2020-04-14 19:17:28,818 [erp-writer-actor-system-akka.actor.default-dispatcher-378] ERROR c.a.s.c.m.GlobalContextMongoClientService- 76cd7a80-83ef-4389-885a-be9caed77449 - Exception occured while reading data from cursor
java.lang.IllegalStateException: state should be: open
at com.mongodb.assertions.Assertions.isTrue(Assertions.java:70)
at com.mongodb.connection.DefaultServer.getConnection(DefaultServer.java:84)
at com.mongodb.binding.ClusterBinding$ClusterBindingConnectionSource.getConnection(ClusterBinding.java:86)
at com.mongodb.operation.QueryBatchCursor.getMore(QueryBatchCursor.java:203)
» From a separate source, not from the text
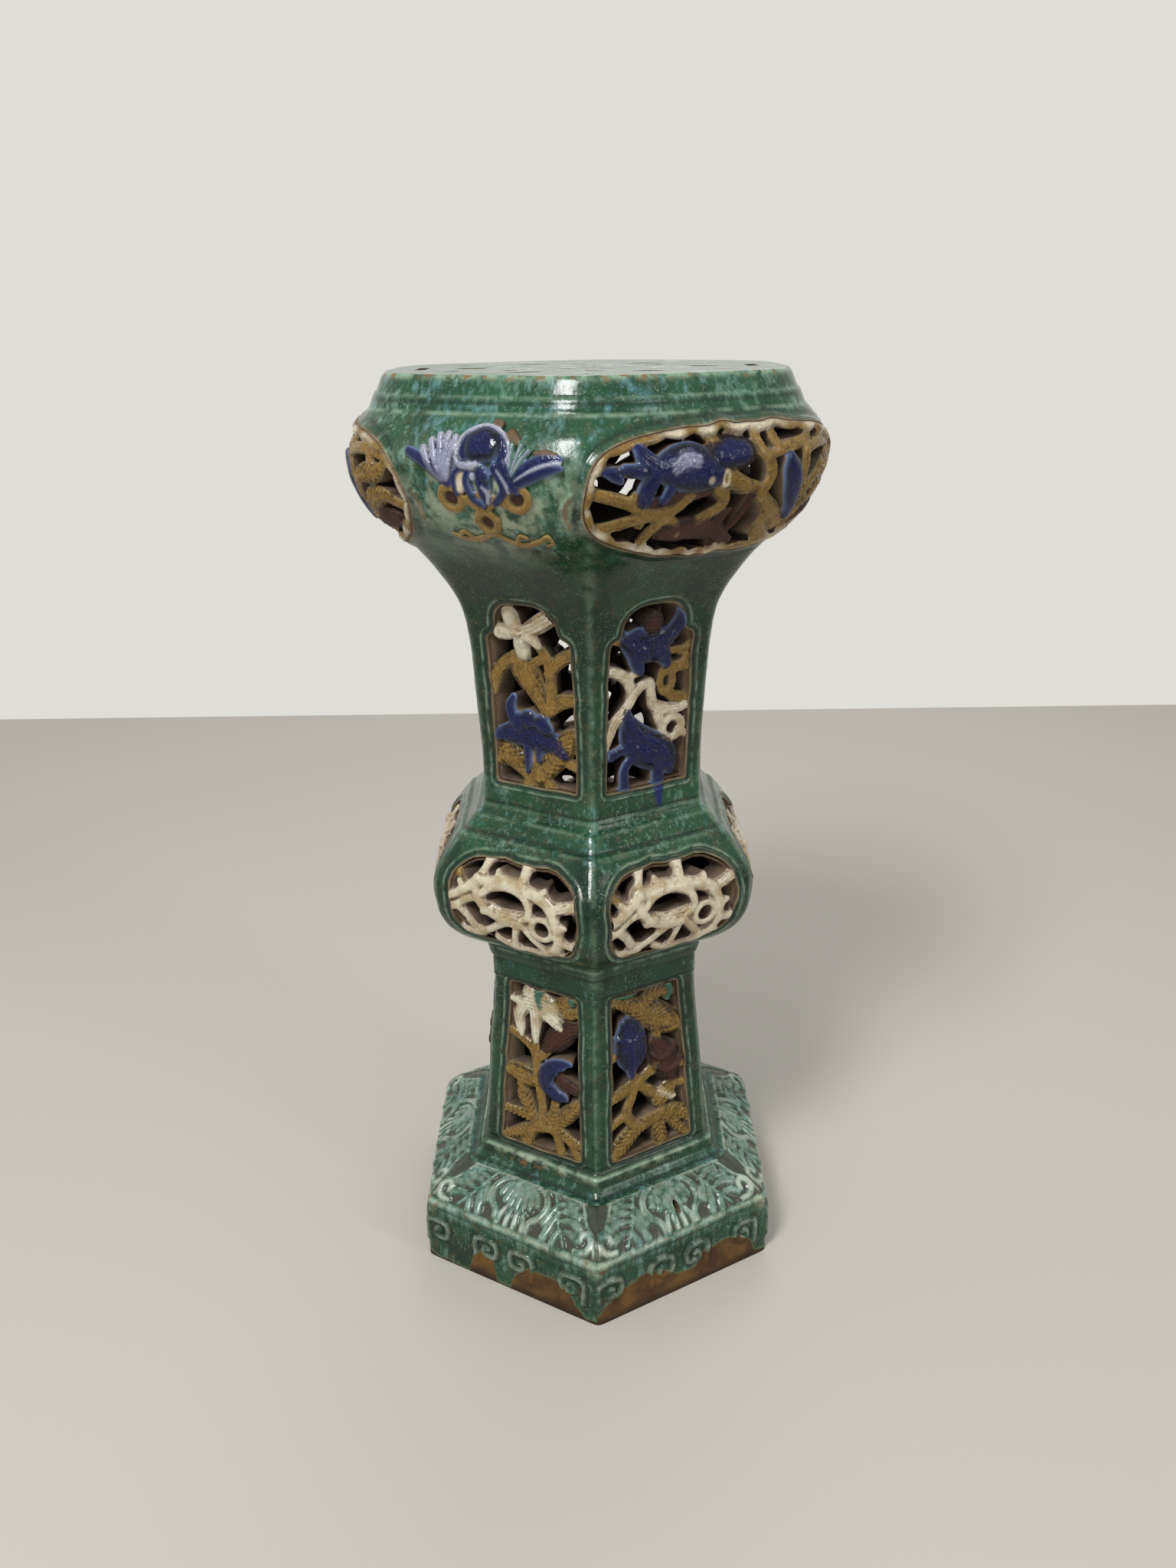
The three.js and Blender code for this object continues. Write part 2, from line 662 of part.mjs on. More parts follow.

at com.mongodb.operation.QueryBatchCursor.hasNext(QueryBatchCursor.java:103)
at com.mongodb.MongoBatchCursorAdapter.hasNext(MongoBatchCursorAdapter.java:46)
at com.xyz.smartconnect.commons.mongoclient.GlobalContextMongoClientService.findWorkers(GlobalContextMongoClientService.java:145)
at com.xyz.smartconnect.actors.QueryWorkersActor.lambda$createReceive$0(QueryWorkersActor.java:40)
at akka.japi.pf.UnitCaseStatement.apply(CaseStatements.scala:26)
at akka.japi.pf.UnitCaseStatement.apply(CaseStatements.scala:21)
at scala.PartialFunction$class.applyOrElse(PartialFunction.scala:123)
at akka.japi.pf.UnitCaseStatement.applyOrElse(CaseStatements.scala:21)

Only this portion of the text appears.